#### [TASK]
Retype only what runs from the line that contains "Write the OpenSCAD" through the last line of the listing below, both lines included.

>> begin

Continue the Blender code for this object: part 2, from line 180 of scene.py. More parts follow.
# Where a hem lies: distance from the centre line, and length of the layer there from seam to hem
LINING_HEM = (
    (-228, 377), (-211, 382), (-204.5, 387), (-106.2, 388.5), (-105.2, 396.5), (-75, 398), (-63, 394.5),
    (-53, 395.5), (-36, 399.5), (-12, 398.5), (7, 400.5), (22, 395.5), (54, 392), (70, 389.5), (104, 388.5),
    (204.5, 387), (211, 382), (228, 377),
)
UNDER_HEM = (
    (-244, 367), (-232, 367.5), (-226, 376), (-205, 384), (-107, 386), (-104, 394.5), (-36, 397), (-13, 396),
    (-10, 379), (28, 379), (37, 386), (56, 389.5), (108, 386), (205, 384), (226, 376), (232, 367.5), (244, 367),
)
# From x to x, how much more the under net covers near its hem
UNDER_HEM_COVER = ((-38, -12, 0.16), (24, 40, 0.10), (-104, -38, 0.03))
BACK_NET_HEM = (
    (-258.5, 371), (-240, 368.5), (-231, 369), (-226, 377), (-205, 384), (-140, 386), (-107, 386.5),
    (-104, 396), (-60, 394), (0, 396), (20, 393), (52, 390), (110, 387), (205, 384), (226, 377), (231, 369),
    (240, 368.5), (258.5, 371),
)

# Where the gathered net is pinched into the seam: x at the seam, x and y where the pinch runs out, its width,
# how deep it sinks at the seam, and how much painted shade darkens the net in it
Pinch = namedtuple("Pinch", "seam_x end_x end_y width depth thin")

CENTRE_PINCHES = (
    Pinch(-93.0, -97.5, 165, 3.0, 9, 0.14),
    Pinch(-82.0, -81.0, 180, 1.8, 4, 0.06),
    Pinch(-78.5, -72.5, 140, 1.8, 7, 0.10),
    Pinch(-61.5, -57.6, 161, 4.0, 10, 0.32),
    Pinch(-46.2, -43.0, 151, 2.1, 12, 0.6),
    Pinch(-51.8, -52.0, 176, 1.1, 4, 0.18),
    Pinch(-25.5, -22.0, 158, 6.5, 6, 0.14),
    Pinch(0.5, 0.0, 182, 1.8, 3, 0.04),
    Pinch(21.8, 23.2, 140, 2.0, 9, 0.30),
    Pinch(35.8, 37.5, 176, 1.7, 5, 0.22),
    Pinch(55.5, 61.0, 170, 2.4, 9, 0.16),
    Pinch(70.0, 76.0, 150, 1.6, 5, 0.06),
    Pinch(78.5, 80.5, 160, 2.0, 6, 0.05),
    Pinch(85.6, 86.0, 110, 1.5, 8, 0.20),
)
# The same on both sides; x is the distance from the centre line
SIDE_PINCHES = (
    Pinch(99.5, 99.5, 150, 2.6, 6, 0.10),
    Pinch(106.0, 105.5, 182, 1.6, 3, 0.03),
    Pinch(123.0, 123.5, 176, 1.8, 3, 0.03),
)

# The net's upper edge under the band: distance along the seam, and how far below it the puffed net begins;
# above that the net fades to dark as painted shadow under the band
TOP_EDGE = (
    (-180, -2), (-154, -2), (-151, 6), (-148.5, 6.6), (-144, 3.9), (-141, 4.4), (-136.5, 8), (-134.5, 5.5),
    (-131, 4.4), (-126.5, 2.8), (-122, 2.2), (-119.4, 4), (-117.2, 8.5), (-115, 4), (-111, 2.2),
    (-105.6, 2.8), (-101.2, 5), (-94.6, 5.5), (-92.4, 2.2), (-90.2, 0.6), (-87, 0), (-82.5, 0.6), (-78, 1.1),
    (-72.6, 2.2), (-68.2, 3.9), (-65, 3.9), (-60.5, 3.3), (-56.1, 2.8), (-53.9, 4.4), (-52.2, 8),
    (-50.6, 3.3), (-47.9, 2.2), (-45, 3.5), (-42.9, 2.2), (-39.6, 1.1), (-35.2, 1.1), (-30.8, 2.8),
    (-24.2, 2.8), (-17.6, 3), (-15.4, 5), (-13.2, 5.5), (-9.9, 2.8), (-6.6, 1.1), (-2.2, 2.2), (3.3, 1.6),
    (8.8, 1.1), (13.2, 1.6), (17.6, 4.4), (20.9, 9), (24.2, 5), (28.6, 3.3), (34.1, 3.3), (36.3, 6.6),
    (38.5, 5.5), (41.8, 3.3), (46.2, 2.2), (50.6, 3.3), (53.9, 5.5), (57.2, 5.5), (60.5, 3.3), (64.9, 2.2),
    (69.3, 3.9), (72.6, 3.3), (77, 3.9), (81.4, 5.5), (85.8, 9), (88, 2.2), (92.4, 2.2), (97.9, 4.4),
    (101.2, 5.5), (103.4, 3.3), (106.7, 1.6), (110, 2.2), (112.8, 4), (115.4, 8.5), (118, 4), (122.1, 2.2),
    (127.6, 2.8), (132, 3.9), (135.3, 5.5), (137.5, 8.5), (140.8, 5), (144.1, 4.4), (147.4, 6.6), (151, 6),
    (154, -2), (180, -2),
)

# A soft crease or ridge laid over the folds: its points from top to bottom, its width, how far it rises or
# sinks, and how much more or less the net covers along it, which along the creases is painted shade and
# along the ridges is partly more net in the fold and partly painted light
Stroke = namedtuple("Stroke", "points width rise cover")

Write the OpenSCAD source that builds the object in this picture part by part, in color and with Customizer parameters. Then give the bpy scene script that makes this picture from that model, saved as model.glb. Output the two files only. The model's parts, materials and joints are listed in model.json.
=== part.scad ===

>> end

#### [OUTPUT BELOW]
Write the OpenSCAD source that builds the object in this picture part by part, in color and with Customizer parameters. Then give the bpy scene script that makes this picture from that model, saved as model.glb. Output the two files only. The model's parts, materials and joints are listed in model.json.
=== part.scad ===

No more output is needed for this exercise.